= Manalapan and Patton's Corner Turnpike =

Former turnpike in New Jersey, USA

The Manalapan and Patton's Corner Turnpike was a turnpike in New Jersey, running northeast from Manalapan Township and Marlboro Township.

The Manalapan and Patton's Corner Turnpike was chartered on March 24, 1863, as a merger of two turnpike companies: the Robertsville and Patton's Corner Turnpike Company, chartered in 1862; and the Manalapan Turnpike Company, chartered the day after. The company's road began at the present intersection of New Jersey Route 33 and County Route 527 Alternate on the boundary of Manalapan and Millstone townships. It proceeded east along present-day Route 33 to what is now the intersection of Route 33 and Woodward Road in Manalapan, where the turnpike turned north and followed what are now Woodward Road, Main Street and Tennent Road to the Monmouth County Plank Road.

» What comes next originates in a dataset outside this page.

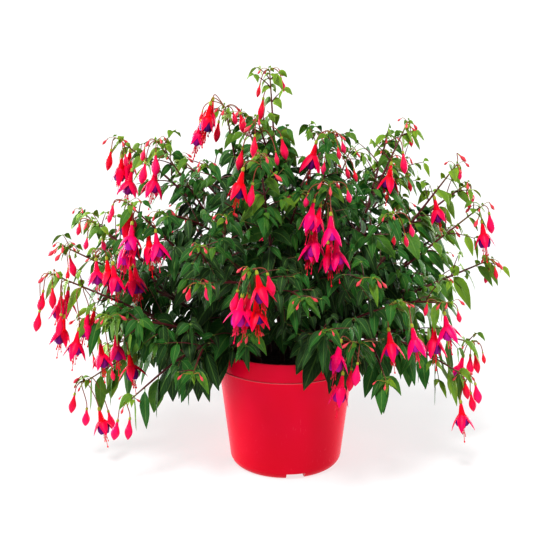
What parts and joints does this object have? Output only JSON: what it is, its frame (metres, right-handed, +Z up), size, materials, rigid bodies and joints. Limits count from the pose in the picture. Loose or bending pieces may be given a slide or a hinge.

On November 17, 1886, the Manalapan and Freehold Turnpike Company purchased the western segment of the Manalapan and Patton's Corner Turnpike, which truncated the route at Woodward Road and Route 33. On July 10, 1901, the 5.18 mi segment of turnpike within Marlboro Township was purchased by the Monmouth County Board of Chosen Freeholders and incorporated into the county highway system. It would appear that at this time the segment in Manalapan was abandoned to the township. Much of this turnpike would later be included as a part of County Route 3.